The ACLU of Colorado isn’t opposing the bill, but the group’s executive director, Cathryn Hazouri, said they have concerns about potential racial and ethnic profiling.
“We certainly don’t want to have law enforcement use primary seat belts as a means of stopping people for driving while black or driving while Latino,” she said.
Hazouri noted that many minorities are killed in traffic crashes because they aren’t wearing seat belts. Federal statistics show that motor vehicle crashes are the leading cause of death for blacks from birth to age 14 and for Hispanics from 1- to 44- years-old.
Col. Mark Trostel, chief of the Colorado State Patrol, said the law enforcement agency doesn’t tolerate racial profiling. His agency issued about 23,000 citations for seat belt violations last year and he hopes the number of citations will decrease with the law’s passage.

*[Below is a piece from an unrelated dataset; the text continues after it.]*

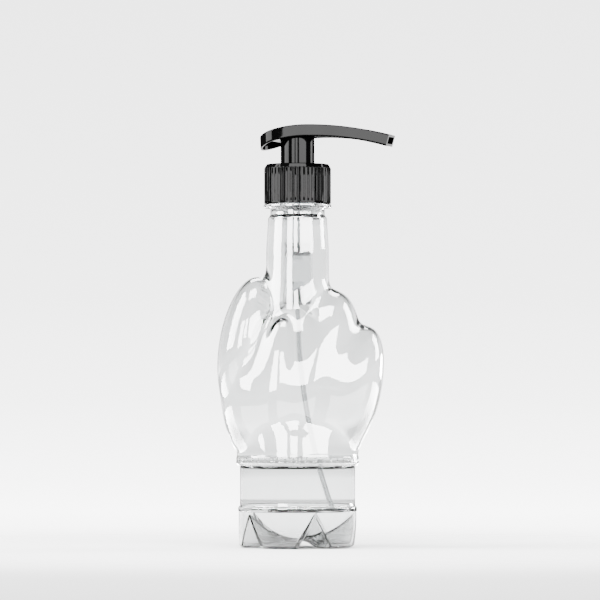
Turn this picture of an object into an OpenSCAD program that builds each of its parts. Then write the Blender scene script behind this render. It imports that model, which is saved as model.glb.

Burton said he and his wife told safety groups that they would do anything to help pass the law as a tribute to their daughter and to prevent more deaths. In an e-mail to The Associated Press, he noted that some of Brittney’s friends pulled up to the family’s home for a memorial service without wearing their seat belts.
“When they left our home that day in tears, every one of them buckled up,” he wrote.
Burton said he still thinks about how the simple act of buckling up only takes seconds yet some people choose to ride unbelted.
“I don’t care how uncomfortable or how inconvenient it is,” Burton said. “Three seconds can mean a lifetime.”